Mr. Smith apparently could no longer bear the moral turpitude that each day's work required of him at Goldman. Unlike his co-workers, he began to have second thoughts. According to Smith, Goldman Sachs traders routinely baked into their financial "products" all manner of rents, hidden risks and time bombs with the aim of "gouging out the eyeballs" of their clients. No wonder there's been a mad dash by spokespeople for the .001 percent, like New York Mayor Michael Bloomberg, to try to smother Smith's embarrassing story.

The culture Mr. Smith exposed at Goldman Sachs signifies the Enronization of Wall Street. The nicknames that Goldman sharks tagged on their marks -- "muppets" and "hunting elephants" -- is reminiscent of Get Shorty and the Star Wars-themed nicknames that Enron crooks used as code for their swindles and "special purpose entities" (whose only "special purpose," it turned out, was to rip off employees, defraud investors and bilk consumers). Everything that Enron or Worldcom did, they did with the active assistance of big investment banks. Even when some executives go to jail, like Jeffrey Skilling or Bernie Ebbers, the bank mafiosi always get away scot-free.

Like some of the big-time mafia families of days gone by, these financial conglomerates are "too big to fail" primarily because they were allowed to merge into behemoths, outspend every other Washington special interest group in campaign and lobbying cash, buy off politicians, and capture federal regulatory bodies.

What's more, we got no Pecora Commission, only a toothless "investigation" run under former California state treasurer Phil Angelides. There were no concrete changes to the laws and regulations governing the kinds of abhorrent practices Mr. Smith exposed at Goldman Sachs. And you can forget about Dodd-Frank. That set of reforms was watered down before the ink was dry on Obama's signature. And the Wall Street lobby continues to spend millions to gut its key provisions, especially the Volcker Rule. Dodd-Frank isn't going to do a damn thing about "too big to fail," or bring down the hammer on the egregious practices Mr. Smith revealed. Underwater mortgage holders? They've been hung out to dry and the Obama Administration has shown it cares about as much about their plight has did the Bush Administration. Can't some prosecutor somewhere dust off the RICO statute and prosecute some of these wayward bankers like they did in the late-1980s with the Savings and Loan scandal?

Gretchen Morgenson of the New York Times (one of the few business reporters who's worth reading) points to Mr. Smith's resignation as "provid[ing] yet another reminder of why it is crucial that we remake our financial markets so that they are safe for investors and taxpayers." Yet that's easier said than done.

The high-profile Goldman defection, and the hostile response from representatives of the .001 percent, like Mayor Bloomberg, remind us that the desperately needed top-to-bottom overhaul of the corrupt oligopoly that dominates high finance in this country (and the world) has yet to take place.

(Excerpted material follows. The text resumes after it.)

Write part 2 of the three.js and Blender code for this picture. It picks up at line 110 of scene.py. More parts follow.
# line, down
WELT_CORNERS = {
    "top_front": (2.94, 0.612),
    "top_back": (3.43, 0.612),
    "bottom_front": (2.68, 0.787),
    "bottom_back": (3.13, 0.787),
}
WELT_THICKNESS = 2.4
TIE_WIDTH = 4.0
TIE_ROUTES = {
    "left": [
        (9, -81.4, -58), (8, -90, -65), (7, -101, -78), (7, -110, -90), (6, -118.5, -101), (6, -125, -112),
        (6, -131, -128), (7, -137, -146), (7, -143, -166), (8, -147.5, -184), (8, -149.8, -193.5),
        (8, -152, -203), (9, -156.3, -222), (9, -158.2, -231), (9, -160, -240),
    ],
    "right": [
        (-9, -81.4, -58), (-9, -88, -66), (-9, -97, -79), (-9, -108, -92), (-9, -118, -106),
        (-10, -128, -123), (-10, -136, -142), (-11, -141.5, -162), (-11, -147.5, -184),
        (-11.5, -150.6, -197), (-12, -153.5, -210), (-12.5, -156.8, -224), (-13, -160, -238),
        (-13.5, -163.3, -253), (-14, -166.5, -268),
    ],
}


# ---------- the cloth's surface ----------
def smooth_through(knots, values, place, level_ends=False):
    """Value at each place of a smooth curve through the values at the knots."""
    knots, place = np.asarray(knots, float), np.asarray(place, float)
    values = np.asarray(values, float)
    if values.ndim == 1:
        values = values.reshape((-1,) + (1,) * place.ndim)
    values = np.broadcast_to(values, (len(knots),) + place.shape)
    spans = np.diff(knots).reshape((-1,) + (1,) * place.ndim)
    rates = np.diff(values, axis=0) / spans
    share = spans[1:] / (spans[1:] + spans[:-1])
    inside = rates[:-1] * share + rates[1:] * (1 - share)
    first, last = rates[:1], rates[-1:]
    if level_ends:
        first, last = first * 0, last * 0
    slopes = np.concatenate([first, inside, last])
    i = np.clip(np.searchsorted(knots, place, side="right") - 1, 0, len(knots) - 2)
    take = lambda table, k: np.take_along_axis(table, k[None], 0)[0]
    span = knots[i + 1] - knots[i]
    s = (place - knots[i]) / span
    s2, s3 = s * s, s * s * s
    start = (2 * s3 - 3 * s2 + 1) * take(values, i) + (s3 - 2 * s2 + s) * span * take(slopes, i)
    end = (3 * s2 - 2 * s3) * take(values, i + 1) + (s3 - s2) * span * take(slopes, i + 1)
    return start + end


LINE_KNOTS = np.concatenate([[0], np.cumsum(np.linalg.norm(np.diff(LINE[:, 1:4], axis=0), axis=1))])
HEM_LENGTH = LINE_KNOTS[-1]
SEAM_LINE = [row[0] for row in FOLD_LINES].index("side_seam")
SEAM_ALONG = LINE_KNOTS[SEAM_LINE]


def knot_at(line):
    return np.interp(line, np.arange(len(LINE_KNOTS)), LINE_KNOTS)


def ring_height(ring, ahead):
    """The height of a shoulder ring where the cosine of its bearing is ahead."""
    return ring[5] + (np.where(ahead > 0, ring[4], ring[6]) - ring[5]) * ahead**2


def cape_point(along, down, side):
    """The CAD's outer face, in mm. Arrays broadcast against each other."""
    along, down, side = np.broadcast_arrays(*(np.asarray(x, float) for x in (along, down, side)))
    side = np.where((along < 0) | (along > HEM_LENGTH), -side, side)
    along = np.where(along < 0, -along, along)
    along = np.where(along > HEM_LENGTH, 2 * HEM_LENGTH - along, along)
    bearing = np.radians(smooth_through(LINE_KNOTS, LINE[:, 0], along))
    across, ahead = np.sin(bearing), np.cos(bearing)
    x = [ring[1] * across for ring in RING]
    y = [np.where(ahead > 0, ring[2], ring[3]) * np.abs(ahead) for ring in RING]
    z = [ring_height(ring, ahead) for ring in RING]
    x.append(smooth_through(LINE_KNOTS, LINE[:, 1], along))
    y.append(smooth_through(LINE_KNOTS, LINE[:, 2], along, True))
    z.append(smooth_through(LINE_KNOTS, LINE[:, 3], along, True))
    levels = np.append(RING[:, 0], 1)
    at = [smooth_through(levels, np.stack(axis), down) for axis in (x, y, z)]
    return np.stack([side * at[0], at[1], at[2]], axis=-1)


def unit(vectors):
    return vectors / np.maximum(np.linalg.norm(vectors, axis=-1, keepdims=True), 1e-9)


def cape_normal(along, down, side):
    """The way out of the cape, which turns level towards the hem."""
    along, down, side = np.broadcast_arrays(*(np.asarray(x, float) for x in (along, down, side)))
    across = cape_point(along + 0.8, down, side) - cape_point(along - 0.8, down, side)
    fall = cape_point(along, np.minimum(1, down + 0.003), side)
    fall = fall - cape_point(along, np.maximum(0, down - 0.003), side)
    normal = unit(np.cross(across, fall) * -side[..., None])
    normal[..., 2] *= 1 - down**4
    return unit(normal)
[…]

The totalitarian political clout of the big banks enables a relative handful of morally challenged cardsharps and grifters to strangle the "real" economy in a million different ways. When the nation's dominant "financial services" corporations grow accustomed to operating like a racket of an organized crime family we can count on more thievery, more bailouts, more austerity, and more conflict and pain for the rest of society.

One of the linkages that the elites want to paper over more than anything else is the fact that the austerity that is being shoved down our throats and across the globe is a direct consequence of the vast transfer of wealth from ordinary people to the investing class. The bailouts and legalized larceny, such as looting public pensions and wrecking the housing market, have continued unabated through both Republican and Democratic congresses and administrations. No matter how far the political winds shift, Goldman Sachs, Citigroup, JP Morgan Chase and the other members of the financial La Cosa Nostra always come out smelling like roses.

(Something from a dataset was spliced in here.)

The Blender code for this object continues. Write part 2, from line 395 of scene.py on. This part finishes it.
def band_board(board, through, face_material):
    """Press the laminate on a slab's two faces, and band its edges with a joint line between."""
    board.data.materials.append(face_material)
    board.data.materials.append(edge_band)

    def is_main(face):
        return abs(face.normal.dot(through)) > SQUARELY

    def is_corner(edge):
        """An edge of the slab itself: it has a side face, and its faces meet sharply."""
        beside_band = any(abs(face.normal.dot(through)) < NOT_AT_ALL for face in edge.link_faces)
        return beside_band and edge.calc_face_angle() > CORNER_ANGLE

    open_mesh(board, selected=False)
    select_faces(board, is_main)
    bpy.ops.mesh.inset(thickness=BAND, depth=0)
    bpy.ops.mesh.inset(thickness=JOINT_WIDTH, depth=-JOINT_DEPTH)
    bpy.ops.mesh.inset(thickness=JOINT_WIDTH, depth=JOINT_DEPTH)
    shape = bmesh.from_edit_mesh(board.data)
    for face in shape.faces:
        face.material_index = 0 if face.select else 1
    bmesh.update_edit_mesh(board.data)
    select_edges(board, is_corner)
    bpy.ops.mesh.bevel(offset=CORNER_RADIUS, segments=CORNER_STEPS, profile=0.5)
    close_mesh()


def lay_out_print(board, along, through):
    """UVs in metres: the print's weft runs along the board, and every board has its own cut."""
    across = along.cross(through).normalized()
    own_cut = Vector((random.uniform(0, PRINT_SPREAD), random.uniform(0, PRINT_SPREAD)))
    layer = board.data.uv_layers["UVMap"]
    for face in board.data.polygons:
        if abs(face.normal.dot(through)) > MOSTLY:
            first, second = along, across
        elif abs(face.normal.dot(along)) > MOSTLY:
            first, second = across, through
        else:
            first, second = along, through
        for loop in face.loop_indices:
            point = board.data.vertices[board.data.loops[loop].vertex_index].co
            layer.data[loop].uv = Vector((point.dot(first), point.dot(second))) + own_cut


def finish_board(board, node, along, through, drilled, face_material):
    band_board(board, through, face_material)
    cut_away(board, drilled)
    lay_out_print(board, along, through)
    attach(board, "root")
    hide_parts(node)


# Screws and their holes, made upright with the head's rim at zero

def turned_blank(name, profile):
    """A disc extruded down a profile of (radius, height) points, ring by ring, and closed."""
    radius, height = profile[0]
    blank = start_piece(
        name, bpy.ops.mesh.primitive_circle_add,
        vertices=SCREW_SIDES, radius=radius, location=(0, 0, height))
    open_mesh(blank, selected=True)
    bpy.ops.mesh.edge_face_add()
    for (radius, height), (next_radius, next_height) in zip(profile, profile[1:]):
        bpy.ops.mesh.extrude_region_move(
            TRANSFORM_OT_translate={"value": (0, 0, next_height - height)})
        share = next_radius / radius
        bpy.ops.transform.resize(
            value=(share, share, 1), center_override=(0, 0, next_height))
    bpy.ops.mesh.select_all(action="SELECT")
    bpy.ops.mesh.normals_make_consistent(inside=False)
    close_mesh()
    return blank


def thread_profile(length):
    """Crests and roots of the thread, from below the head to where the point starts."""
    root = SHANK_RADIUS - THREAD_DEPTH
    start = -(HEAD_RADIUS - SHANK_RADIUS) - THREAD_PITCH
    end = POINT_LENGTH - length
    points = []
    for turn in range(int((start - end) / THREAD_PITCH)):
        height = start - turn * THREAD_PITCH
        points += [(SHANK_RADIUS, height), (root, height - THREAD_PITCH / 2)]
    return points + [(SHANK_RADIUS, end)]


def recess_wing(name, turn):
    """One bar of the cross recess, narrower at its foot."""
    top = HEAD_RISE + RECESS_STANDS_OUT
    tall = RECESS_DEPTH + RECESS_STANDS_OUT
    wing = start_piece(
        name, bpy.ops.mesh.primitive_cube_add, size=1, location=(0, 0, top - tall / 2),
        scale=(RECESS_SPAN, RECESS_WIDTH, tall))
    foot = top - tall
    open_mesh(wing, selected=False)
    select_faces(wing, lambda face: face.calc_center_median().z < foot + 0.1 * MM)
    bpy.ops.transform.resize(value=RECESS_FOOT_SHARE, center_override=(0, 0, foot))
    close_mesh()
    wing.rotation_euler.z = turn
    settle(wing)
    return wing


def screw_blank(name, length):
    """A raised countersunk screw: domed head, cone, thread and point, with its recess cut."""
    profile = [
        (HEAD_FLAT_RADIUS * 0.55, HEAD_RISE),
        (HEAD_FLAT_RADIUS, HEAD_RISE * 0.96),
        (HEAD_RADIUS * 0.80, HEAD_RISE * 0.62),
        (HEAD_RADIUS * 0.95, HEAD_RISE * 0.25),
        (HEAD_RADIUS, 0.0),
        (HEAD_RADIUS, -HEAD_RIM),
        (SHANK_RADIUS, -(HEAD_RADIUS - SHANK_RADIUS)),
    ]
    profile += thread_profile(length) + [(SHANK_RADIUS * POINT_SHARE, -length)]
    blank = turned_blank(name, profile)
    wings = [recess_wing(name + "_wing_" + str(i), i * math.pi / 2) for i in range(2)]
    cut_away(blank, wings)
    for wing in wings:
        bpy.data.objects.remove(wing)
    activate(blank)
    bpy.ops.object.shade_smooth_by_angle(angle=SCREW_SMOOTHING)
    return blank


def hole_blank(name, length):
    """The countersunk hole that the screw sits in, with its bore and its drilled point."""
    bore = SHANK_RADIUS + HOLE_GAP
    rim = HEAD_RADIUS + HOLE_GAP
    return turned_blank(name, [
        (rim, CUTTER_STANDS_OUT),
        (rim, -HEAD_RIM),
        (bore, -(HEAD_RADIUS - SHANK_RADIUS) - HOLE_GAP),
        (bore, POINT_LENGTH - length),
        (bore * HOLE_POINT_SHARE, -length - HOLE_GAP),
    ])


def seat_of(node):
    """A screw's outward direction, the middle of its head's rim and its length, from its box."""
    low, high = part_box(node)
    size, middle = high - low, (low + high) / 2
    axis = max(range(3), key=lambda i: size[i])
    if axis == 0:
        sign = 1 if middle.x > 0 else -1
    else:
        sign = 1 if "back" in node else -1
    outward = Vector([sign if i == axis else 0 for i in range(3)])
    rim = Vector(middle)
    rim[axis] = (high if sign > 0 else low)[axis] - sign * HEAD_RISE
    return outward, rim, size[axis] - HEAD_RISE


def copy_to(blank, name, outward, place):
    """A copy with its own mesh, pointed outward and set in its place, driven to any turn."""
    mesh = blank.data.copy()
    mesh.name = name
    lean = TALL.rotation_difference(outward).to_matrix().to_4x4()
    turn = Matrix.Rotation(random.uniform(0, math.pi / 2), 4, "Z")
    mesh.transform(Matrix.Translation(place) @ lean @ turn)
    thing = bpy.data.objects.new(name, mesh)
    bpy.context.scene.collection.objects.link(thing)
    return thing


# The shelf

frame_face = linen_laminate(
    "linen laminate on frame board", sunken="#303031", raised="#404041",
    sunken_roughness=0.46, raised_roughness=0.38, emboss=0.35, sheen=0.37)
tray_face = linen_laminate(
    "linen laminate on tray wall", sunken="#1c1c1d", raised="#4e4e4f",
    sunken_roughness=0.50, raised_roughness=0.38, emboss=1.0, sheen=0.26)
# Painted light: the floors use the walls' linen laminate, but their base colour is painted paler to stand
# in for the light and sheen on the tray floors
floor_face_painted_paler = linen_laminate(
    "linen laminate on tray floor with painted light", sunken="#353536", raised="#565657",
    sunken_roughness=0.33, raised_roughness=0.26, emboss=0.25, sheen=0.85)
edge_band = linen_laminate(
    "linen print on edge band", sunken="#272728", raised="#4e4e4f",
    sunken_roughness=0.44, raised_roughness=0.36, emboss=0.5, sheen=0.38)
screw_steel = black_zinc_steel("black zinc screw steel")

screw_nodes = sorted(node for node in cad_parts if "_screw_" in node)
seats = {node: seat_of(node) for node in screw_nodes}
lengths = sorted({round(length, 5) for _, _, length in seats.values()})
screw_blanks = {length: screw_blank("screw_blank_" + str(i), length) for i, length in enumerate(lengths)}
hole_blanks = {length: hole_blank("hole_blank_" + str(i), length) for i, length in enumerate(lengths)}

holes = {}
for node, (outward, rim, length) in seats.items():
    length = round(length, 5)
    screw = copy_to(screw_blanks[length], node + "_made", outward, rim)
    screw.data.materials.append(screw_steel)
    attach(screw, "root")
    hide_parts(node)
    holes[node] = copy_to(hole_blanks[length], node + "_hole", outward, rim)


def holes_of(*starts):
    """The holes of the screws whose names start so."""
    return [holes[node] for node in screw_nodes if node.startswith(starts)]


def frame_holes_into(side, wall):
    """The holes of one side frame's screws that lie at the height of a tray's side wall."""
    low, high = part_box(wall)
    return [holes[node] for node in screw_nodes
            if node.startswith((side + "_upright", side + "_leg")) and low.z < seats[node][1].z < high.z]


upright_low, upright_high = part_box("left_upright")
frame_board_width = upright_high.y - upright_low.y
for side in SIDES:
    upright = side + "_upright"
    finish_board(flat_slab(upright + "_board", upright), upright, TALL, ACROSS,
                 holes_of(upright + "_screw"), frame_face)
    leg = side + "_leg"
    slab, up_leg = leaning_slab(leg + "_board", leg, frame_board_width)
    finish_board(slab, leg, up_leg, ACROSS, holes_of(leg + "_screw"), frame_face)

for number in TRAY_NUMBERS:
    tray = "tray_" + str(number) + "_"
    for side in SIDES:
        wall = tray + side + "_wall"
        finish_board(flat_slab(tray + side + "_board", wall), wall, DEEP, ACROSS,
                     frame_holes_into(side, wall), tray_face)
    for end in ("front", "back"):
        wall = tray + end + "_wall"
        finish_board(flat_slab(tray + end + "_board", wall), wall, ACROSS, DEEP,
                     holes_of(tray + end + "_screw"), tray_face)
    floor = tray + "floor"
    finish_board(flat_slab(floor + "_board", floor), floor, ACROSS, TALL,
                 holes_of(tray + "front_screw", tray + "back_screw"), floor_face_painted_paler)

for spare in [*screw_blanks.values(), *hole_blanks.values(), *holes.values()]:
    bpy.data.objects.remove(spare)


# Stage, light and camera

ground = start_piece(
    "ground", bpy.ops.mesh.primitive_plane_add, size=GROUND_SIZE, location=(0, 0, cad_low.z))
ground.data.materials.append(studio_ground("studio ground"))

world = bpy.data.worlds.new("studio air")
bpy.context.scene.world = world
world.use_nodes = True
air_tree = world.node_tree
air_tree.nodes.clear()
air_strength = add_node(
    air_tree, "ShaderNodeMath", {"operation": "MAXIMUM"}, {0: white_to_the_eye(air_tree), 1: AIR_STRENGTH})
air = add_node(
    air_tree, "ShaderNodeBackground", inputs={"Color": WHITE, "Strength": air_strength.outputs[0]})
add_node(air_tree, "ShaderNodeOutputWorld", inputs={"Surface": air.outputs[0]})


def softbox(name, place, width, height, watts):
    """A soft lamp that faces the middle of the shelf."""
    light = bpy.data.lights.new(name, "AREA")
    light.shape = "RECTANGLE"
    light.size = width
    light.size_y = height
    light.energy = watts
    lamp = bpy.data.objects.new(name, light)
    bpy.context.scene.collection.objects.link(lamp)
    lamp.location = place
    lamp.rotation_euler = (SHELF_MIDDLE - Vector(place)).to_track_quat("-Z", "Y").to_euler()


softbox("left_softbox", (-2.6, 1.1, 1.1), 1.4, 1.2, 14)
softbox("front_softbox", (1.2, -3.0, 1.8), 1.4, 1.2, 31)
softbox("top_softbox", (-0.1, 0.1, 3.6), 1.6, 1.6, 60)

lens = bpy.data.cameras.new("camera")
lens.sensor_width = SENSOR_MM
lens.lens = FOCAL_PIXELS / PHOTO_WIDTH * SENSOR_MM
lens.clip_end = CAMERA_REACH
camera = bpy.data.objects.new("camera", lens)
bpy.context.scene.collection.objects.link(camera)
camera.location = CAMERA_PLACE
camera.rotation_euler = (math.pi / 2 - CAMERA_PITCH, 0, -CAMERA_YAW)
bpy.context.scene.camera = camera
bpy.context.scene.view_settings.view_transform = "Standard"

The legitimacy crisis continues unabated because these banks have not changed their ways. If anything, they're more corrupt today than they were at the time when the Congress bailed them out. They're certainly more concentrated and politically powerful, and still too big to fail. The only good news from the "Get-Out-Of-Jail-Free" card the banks hold is that it rubs most people the wrong way, tarnishing their "brand," and will serve to energize the Occupy Wall Street movement. Until there is a semblance of justice meted out to the kinds of bankers Mr. Smith describes the crisis will continue. They're like a fast food chain that serves tainted meat. They might be able to have their PR people spin it away the first time, but after the hundredth time, even the slickest liars can't put the toothpaste back into the tube.

"Fast Eddie" DeMarco, a Wall Street holdover from the Bush years who heads the Federal Housing Finance Agency, is doing everything in his power to make sure there is no substantive government relief for the millions of underwater mortgage holders. In part, this strategy is designed to try to reap maximum damage on the incumbent president. The foreclosure carnage promises to continue unabated wreaking havoc with the real economy while transferring more assets to banks like Goldman. Fewer and fewer people are going to be saying nice things about American capitalism if it is going to be abused in this way in behalf of the ever-shrinking super rich.

Greg Smith violated the ancient code of all mafia organizations: he spilled the game to the public. His former colleagues at Goldman Sachs no doubt now see him as a "rat." He better watch his back. He might awake in the middle of the night with a surprise in his bed.